Good try – but it hasn’t worked so far. Parliament got to work on holding the executive accountable. The Speaker took control of the agenda away from the government. A Parliamentary majority took steps to block implementation of the government’s policy. But that majority did not appoint a new government with a new policy – which could override the proposed prorogation. Nor did it honour the convention of granting a government whose policy it rejected a fresh election – the remedy for Parliamentary deadlock in the Westminster system.

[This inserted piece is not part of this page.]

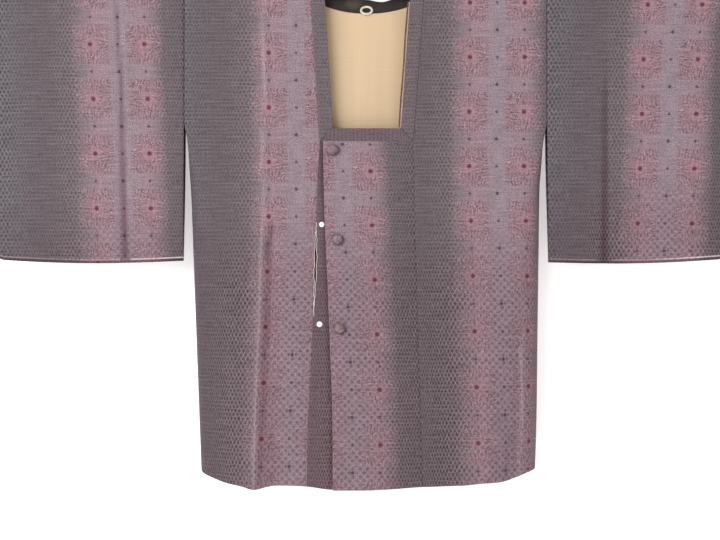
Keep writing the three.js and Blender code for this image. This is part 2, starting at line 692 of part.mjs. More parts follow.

So you can see why the arguments against Johnson tend to focus narrowly on his use of prorogation and to its effect in reducing by five weeks the 27 month discussion opportunity since the last election. Otherwise you might focus on the flailing of MPs and parties trying and failing to come up with a winning package.
The judiciary has been drawn into suggesting that Johnson has a legal duty to use the executive’s powers to keep Parliament in session, when the same Parliament did not use its powers to achieve a similar goal. Sort of a fair play thing to give them time to get their act together.
It’s hard to deny the novelty – and the feeling that this goes beyond constitutional procedure.
Where Sumption’s argument gets wobbly is when he justifies the importance of (court mandated) Parliamentary procedure in achieving consititutional outcomes:
“The moral is that under our constitution 52 per cent cannot expect to carry off 100 per cent of the spoils. They have to engage with the rest. That is what parliament is for.”
Hang on a minute, mate. The essence of our system is that a majority is allowed to carry off 100% of the spoils (particularly if it’s a binary choice between either 0% or 100%). We rely on restraint, the other folk getting a turn and the threat of civil disobedience to stop this process going too far. Yes, talking to the other side is important – but it’s a reach to suggest that a shortage of engagement is the problem here.
There is also a question mark over Lord Sumption’s assumption that Johnson’s policy represents a grab for 100% of the spoils. The EU has so far offered only two choices to the UK: an association very similar to EU membership or a no-deal exit. Johnson has been using the legal deadline for Brexit – rather effectively – to force MPs to face up to the consequences of that or face an election in which that is clear.
And once they get over the pleasure of being back in Westminster, MPs are going to face these difficult questions again.
This might sink in quickly. The Financial Times ends its excoriation by observing:
“The effect [of the decision] is to restore parliament’s ability to ensure the 2016 referendum outcome is respected, but not through a calamitous no-deal exit … The reconvened parliament should … pass a vote of no confidence in the premier. It should use its right to form a caretaker government that can secure an extension to the October 31 Brexit date and organise a general election”.
Parliament funked this choice before the prorogation. Now the Supreme Court has told them to resit the exam, let’s see how they manage – and how the public respond.